Frank Drew said that sometime around the 1870s or 1880s, a Siuslaw man named Piidosh (Peters) encountered one of these things in the woods. He never was the same after his encounter:
The eshon could make himself into many forms, all frightful. A person in the mountains, especially at night tho not necessarily so, who is just normally hunting or something – when you smell something strong, as of something burning perhaps-if you are familiar with that you KNOW what it is, you escape from that locality as fast as you can. Of course the eshon go as fast as they please, but they might not bother to pursue. An eshon can simulate a person, do just about anything in the way of disguise. Buchanan told Drew the following: sometimes if one is going along, a poor person, not wealthy, say; the eshon have power of doing good or hard-make your memory bad-going along on a trail-you see a person, a dead person, wrapped up. You stop-it’s night-look at it, then of a sudden “you don’t know anything,” you fall to the ground.
There was a Siuslaw fellow named Piidosh, Peters, he was coming across in the jungles in evening time making a short cut thru woods, and he had a rifle, he heard a noise as of voices, he didn’t know what it could be, right behind him. He got frightened, he tried to run along to escape it, he couldn’t make any headway, he thought he was going but he wasn’t moving. The eshon got hold of him, it took his clothes off, stripped him, broke his gun, hung his clothes on the limbs. He lay there “dead” he didn’t know how long. When he revived he found his now broken gun and his clothes on pine tree limbs. He put them on. He got to the village late at night. When he got home he acted peculiar, out of his mind sort of. He had a peculiar odor about him. He then told what had happened. And they told him then it was eshon that had tackled him. From then on Peter himself never was in his normal mind any more, he was nutty, foolish, for the rest of his days. This happened 50 or more years ago. Drew heard it told about. The doctor worked on Pete, but couldn’t bring him to normal. The doctor stripped him, washed and cleaned him, but couldn’t take anything out of his body. (Jacobs 91:100)

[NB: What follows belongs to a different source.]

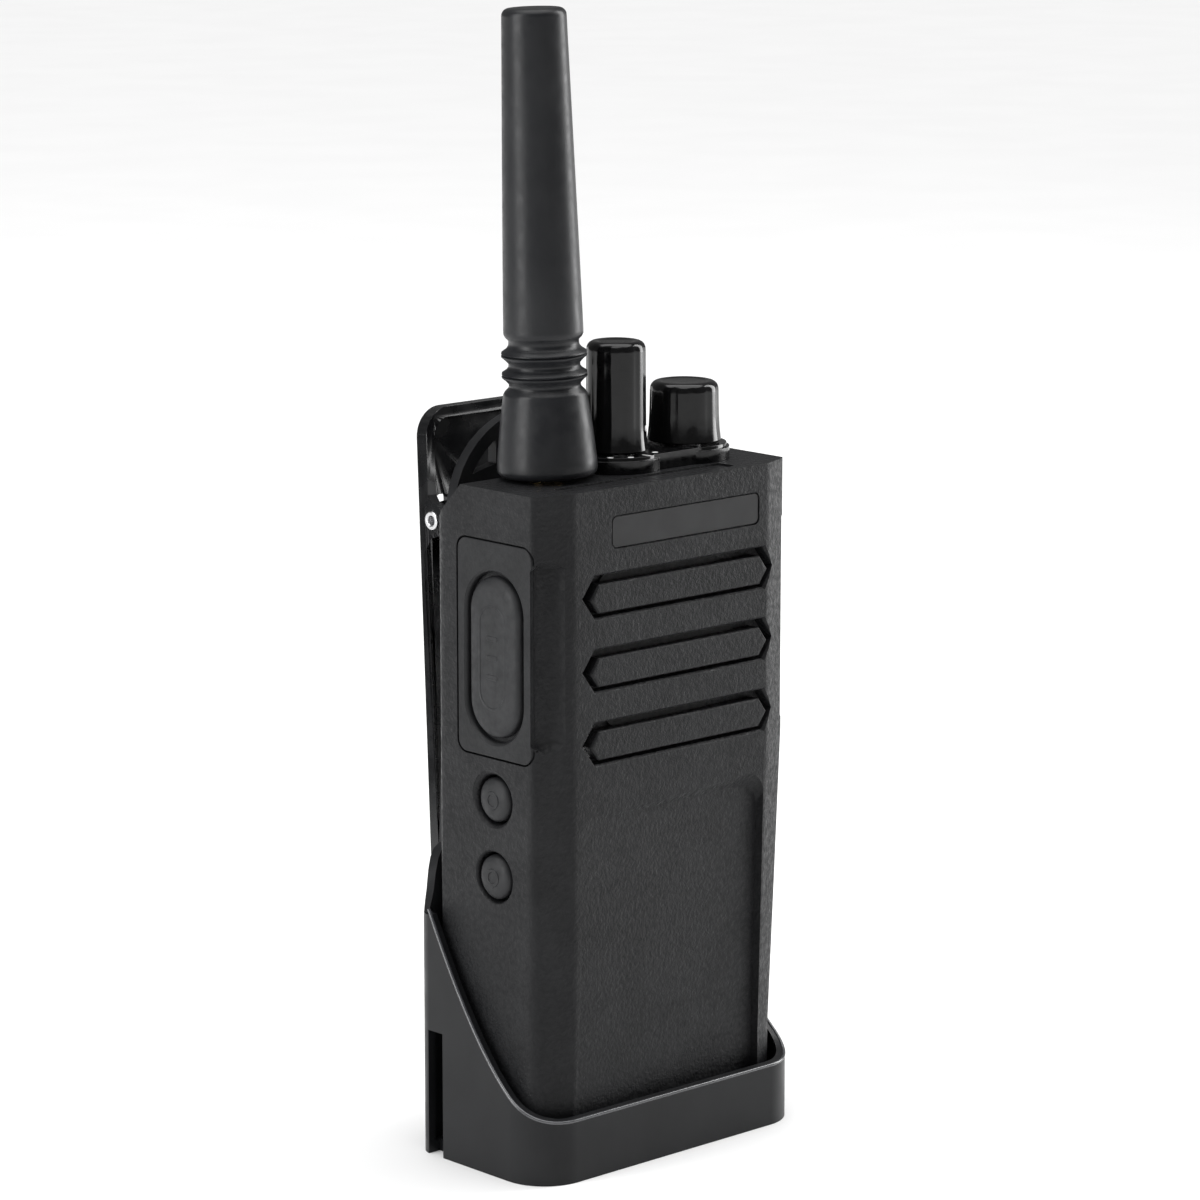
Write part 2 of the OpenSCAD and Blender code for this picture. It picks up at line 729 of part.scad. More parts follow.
module clip_base() {
  color([0.04, 0.04, 0.045])
  difference() {
    union() {
      along_y(y_base, y_base + base_t) translate([0, 82]) rrect(30, 54, 4);
      for (s = [-1, 1]) along_x(s*15 - 1, s*15 + 1) {
        translate([pin_y, pin_z]) circle(3);
        polygon([[y_base, 95], [y_base, 107.6], [pin_y, pin_z + 3], [pin_y + 1, pin_z - 2.8]]);
      }
    }
    rod_x(pin_y, pin_z, pin_r, -20, 20);
    rod_y(0, swivel_z, 3, y_base - 1, y_base + 5);
  }
}

// Stud that turns in the back plate, with a head on the radio's side
module swivel_hub() {
  color([0.6, 0.61, 0.63]) {
    rod_y(0, swivel_z, 7.8, y_plate + 0.15, y_plate + 0.75);
    rod_y(0, swivel_z, hub_r, y_plate + 0.75, y_base);
    rod_y(0, swivel_z, 3, y_base, y_base + base_t);
  }
}

// Outer face of the clip at the pin's height, before it leans
clip_y = pin_y + 3.2;
module lean_clip() {
  translate([0, clip_y, pin_z]) rotate([-lean, 0, 0]) translate([0, -clip_y, -pin_z]) children();
}

module clip_lever() {
  mid = (clip_top + clip_tip)/2;
  tall = clip_top - clip_tip;
  color([0.03, 0.03, 0.033])
  difference() {
    union() {
      lean_clip() {
        difference() {
          along_y(clip_y - 2.4, clip_y) translate([0, mid]) rrect(clip_w, tall, 5);
          along_y(clip_y - 5, clip_y - 1.4) translate([0, mid]) rrect(clip_w - 3.6, tall - 3.6, 3.2);
        }
        for (x = [-9, 9])
          slab([x - 0.7, x + 0.7], [clip_y - 2.2, clip_y - 1], [clip_tip + 1, clip_top - 24]);
      }
      for (s = [-1, 1]) along_x(s*(clip_hw - 0.9) - 0.9, s*(clip_hw - 0.9) + 0.9) {
        translate([pin_y, pin_z]) circle(2.9);
        polygon([[pin_y, pin_z - 2.9], [clip_y - 1, pin_z - 6], [clip_y - 0.8, pin_z + 6],
          [pin_y, pin_z + 2.9]]);
      }
      along_x(-12, 12) polygon([[16, clip_tip + 1], [16.4, clip_tip + 0.4], [22.8, clip_tip + 0.4],
        [22.8, clip_tip + 6], [21.6, clip_tip + 6], [20.6, clip_tip + 3.2], [16.4, clip_tip + 2.2]]);
    }
    rod_x(pin_y, pin_z, pin_r + run, -20, 20);
    // slots that clear the base's ears, and the window that the spring sits in
    for (s = [-1, 1]) along_y(pin_y + 1, clip_y + 3) translate([s*15, pin_z]) rrect(2.8, 7.6, 0.8);
    along_y(pin_y + 1, clip_y + 3) translate([0, pin_z + 0.3]) rrect(15, 10.4, 1.5);
  }
}

module clip_pin() {
  color([0.8, 0.8, 0.82])
  difference() {
    rod_x(pin_y, pin_z, pin_r, -clip_hw - 0.3, clip_hw + 0.3);
    for (s = [-1, 1]) rod_x(pin_y, pin_z, 0.8, s*(clip_hw - 1) - 1.4, s*(clip_hw - 1) + 1.4);
  }
}

// Torsion spring round the pin: one leg up the base, one hooked behind the lever's window
module clip_spring() {
  r = 2.5;
  turns = 5.5;
  steps = 14;
  n = turns*steps;
  coil = [for (i = [0:n]) [-5 + 10*i/n, pin_y - r*cos(360*i/steps), pin_z - r*sin(360*i/steps)]];
  fixed_leg = [[-5, pin_y - r - 2.8, pin_z + 5], [-5, pin_y - r - 2.2, pin_z + 3.6],
    [-5, pin_y - r - 0.3, pin_z + 1.4]];
  free_leg = [[5, pin_y + r, pin_z + 1.6], [5, pin_y + r - 0.3, pin_z + 4]];
  path = concat(fixed_leg, coil, free_leg);
  color([0.75, 0.75, 0.78]) wire(path, 0.45, [1, 0, 0], 8);
}

front_housing();
name_plate();
housing_gasket();
rear_housing();
battery_door();
battery_latch();
battery_pack();
battery_pad();
battery_contacts();
charge_contacts();
chassis();
main_board();
board_chips();
rf_shield();
housing_screws();
speaker_cloth();
speaker_frame();
speaker_cone();
speaker_magnet();
microphone();
ptt_panel();
ptt_key();
upper_button();
lower_button();
switch_board();
switch_domes();
jack_block();
jack_flap();
top_plate();
knob_seals();
channel_switch();
channel_shaft();
channel_knob();
volume_control();
volume_shaft();
volume_knob();
antenna_sheath();
antenna_coil();
antenna_core();
antenna_stud();
antenna_nut();
holster();
clip_base();
swivel_hub();
clip_lever();
clip_pin();
clip_spring();
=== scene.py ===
"""Handheld two-way radio in its belt holster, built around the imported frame."""
import math

import bmesh
import bpy
from mathutils import Matrix, Vector


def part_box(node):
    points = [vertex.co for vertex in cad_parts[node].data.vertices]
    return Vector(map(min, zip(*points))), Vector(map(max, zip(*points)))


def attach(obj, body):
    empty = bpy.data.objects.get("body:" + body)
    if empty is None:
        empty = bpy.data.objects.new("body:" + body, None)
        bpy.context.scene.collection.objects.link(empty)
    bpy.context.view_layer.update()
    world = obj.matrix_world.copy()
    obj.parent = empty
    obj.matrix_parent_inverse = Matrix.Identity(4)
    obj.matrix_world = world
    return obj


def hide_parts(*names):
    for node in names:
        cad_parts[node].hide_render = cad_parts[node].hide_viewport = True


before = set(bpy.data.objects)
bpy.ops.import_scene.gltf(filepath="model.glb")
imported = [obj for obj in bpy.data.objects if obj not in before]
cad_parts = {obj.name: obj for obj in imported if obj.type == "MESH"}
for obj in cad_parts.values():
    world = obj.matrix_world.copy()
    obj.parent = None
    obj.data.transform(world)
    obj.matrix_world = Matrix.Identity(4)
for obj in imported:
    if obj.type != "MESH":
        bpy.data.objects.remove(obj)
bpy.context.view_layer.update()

MM = 0.001
FLAT_AREA = 25 * MM * MM

# ---------- places and sizes, in millimetres, taken from the frame ----------


def span(node, axis):
    """Lowest and highest value of a node along an axis, in millimetres."""
    low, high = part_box(node)
    return low[axis] / MM, high[axis] / MM


SHOULDER = span("front_housing", 0)[1]
FRONT, SEAM = span("front_housing", 1)
FOOT, DECK = span("front_housing", 2)
PLATE_TOP = span("top_plate", 2)[1]
TAPER = 1.0
TAPER_LOW = 16.0
TAPER_HIGH = 68.0


def middle(node, axis):
    """Middle of a node along an axis, in millimetres."""
    low, high = span(node, axis)
    return (low + high) / 2


# ---------- mesh helpers ----------


def polygon(bm, points):
    """One flat face through the given points."""
    return bm.faces.new([bm.verts.new(p) for p in points])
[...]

According to Frank Drew, the eshon were also rather like boogeyman making obnoxious noises at night trying to scare people, and bringers of nightmares:
Doors were carefully fastened at night for fear of dangerous, bad things. You might hear somebody at night outside piling wood up, stacking up wood, you’d imagine someone was out there. The old people knew who that was. They were careful not to tell the youngsters what was out there, for fear of frightening the youngsters. It’s really an eshon out there. He came merely to frighten the dwellers within, just malicious trickery and sadism on his part…(Jacobs 92:16)

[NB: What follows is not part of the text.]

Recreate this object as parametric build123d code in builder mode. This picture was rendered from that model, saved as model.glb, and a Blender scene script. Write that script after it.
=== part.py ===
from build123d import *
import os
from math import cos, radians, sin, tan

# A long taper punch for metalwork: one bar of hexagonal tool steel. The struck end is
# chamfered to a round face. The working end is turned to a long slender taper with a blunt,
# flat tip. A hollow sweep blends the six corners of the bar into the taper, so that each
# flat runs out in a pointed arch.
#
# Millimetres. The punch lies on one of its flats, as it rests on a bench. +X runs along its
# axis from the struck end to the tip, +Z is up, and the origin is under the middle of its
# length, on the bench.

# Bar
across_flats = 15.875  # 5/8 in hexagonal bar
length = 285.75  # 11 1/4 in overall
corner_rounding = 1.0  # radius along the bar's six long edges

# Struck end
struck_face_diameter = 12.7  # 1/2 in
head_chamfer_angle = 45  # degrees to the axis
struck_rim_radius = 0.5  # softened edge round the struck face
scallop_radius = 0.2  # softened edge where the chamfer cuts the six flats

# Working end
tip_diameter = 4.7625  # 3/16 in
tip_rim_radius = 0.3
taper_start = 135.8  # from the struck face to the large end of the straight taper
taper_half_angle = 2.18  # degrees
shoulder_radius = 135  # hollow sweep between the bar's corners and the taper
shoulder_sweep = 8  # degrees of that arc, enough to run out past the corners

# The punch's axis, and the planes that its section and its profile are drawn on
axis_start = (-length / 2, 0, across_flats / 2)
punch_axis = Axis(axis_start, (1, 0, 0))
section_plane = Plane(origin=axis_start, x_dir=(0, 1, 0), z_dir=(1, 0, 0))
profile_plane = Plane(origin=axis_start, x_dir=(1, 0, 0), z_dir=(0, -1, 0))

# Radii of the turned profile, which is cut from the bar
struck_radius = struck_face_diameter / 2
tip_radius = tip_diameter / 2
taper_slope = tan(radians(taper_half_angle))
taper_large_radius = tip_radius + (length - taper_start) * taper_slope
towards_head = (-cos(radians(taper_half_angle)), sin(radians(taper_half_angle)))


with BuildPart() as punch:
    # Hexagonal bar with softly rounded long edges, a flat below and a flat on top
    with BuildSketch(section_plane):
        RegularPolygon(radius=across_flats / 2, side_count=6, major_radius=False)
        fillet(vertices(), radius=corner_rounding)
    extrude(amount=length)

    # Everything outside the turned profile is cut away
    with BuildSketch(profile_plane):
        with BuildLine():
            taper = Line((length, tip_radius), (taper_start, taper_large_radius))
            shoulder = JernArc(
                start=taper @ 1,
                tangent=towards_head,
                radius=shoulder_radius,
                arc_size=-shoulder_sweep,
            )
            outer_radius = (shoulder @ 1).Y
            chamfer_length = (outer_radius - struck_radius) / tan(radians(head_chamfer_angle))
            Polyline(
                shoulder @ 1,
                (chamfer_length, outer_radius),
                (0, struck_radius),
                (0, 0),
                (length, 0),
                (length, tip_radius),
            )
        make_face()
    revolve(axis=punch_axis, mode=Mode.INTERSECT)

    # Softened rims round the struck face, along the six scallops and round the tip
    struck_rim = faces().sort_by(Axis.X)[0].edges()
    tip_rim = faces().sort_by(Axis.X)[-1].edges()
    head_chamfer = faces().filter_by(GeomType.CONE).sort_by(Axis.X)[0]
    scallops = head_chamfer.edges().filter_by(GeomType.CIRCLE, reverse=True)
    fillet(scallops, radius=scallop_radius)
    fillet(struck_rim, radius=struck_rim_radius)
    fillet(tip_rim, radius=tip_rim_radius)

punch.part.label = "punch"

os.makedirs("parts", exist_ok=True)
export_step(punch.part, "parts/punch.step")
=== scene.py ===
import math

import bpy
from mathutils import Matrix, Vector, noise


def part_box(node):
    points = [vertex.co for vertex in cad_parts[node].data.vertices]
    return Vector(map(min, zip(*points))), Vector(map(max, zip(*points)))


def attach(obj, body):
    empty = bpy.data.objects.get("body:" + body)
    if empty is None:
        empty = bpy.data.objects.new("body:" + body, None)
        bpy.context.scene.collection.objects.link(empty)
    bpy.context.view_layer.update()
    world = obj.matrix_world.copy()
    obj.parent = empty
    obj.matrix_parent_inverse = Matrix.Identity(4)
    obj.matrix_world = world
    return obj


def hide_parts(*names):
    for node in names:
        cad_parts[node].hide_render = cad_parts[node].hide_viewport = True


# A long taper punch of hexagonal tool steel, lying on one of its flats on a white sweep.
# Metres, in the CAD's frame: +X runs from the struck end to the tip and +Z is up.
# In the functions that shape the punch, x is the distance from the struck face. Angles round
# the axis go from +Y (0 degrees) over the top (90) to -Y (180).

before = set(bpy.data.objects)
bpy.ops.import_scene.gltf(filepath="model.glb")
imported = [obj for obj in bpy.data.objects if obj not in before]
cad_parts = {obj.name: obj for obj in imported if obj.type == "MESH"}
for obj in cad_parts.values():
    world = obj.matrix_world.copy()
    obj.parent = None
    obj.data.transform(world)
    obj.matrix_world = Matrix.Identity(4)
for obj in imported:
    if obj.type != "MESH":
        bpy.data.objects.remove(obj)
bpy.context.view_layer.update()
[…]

A person who talks in his sleep is under the influence of an eshon. He isn’t talking to the departed. If you have a dream and others heard you talk out, that means you better try to forget such a dream; it’s a sinful dream. A nightmare you want to forget quickly: it’s an eshon. The thing will recur next night if you don’t forget it. It can come mildly or severe. A nightmare or terror or night is caused by an eshon. It’s no good at all, they don’t want it; the sooner you get your mind off it the better for you. If you yell and holler in sleep it’s an eshon. You are frightened, he’s after you. You don’t have such a bad dream unless it’s an eshon coming after you in the form of a bear, or in the form of a frightful looking or disfigured person, with mouth drawn to one side or distorted eyes. If you dream, in fright, that there’s something bad outside, then if you dream that you went outside to show your spunk and drive him away, if you do go outside evil will befall you, you are, or course incapable of going outside. (Jacobs 92:26)

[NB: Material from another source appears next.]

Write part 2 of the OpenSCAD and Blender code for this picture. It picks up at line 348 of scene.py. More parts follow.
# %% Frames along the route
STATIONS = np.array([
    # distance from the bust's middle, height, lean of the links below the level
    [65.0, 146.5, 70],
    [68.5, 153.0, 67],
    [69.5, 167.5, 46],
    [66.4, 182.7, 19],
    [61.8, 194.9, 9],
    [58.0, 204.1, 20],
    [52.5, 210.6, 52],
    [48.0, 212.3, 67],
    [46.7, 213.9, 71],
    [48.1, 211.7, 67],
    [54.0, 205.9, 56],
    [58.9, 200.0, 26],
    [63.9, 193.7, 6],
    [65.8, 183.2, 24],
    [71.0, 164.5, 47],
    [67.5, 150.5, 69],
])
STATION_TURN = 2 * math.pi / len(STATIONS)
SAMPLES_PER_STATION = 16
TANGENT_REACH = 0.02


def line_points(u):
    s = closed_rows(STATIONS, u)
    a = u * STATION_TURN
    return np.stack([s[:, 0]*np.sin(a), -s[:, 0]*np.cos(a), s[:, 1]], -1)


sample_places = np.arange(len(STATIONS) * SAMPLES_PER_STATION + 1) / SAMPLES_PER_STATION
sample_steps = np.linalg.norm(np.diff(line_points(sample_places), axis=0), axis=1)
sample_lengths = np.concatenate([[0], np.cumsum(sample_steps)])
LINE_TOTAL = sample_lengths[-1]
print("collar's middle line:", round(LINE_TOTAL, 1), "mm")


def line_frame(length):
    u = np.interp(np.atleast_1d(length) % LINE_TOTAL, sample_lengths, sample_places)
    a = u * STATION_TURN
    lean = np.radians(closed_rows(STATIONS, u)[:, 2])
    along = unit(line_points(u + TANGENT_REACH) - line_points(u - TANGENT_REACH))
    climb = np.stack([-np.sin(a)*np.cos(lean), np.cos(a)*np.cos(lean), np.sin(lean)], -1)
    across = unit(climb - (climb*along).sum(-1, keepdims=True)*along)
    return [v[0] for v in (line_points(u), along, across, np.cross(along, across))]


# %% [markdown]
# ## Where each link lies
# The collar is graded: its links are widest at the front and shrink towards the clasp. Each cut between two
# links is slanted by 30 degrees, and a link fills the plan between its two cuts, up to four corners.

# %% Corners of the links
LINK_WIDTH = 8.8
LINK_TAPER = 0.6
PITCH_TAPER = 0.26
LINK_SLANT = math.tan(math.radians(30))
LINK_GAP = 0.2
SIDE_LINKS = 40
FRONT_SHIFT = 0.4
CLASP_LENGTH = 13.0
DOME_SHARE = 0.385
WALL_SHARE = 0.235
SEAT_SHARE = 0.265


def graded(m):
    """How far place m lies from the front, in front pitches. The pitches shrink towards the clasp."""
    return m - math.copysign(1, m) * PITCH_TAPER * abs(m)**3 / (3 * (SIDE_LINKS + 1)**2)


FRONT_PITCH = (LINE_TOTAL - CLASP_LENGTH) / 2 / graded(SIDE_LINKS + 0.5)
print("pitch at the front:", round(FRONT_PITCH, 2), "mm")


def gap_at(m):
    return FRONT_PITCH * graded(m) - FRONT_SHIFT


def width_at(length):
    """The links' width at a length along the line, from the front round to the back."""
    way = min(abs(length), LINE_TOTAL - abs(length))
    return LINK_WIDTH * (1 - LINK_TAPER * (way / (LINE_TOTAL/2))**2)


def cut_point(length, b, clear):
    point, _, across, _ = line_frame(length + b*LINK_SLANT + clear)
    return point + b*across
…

So, we seem to have two different creatures who fulfill different aspects of the contemporary Bigfoot/Sasquatch stories: the shillhlwaya which are giants, live in the woods, make high pitched noises, often described as having long hair; the eshon which are not giants but can be hairy and foul-smelling (these last 2 qualities – fur and smell – are a common part of contemporary Bigfoot stories). So, I guess you could say in our traditional lore we do not have an exact analog of the Sasquatch, yet all the elements are there, just split up among at least two different creatures.
*Interestingly, the Coos people were far from the only ones to have associations of red huckleberries with dangerous beings. Among the Tillamook, for a full year after a young woman’s puberty ceremony, red huckleberries were one of the forbidden foods to her. These berries could hurt a young woman during this time, cause her sickness, because they were associated with Wild Woman. Wild Woman was a kind of Ogress-slash-Power figure. (There are many Wild Woman stories in “Nehalem Tillamook Tales” edited by Melville Jacobs, which I strongly urge you to check out. Can also read on Tillamook culture in “The Nehalem Tillamook:An Ethnography” by Elizabeth Jacobs and edited by William Seaburg).
The Alsea people had stories of Asin ( a name similar to Eshon) who was a wild woman of the woods, also associated with red huckleberries. She was also known in Alsea as Tlxalwa’na, person-living-in-woods. Her story can be found on page 224 of Frachtenberg’s “Alsea Texts”.
**Minnehaha was probably named in 1856 by a soldier. At the time the Coos and Lower Umpqua Indians were forced into Fort Umpqua many of the Indians were given ‘white’ names.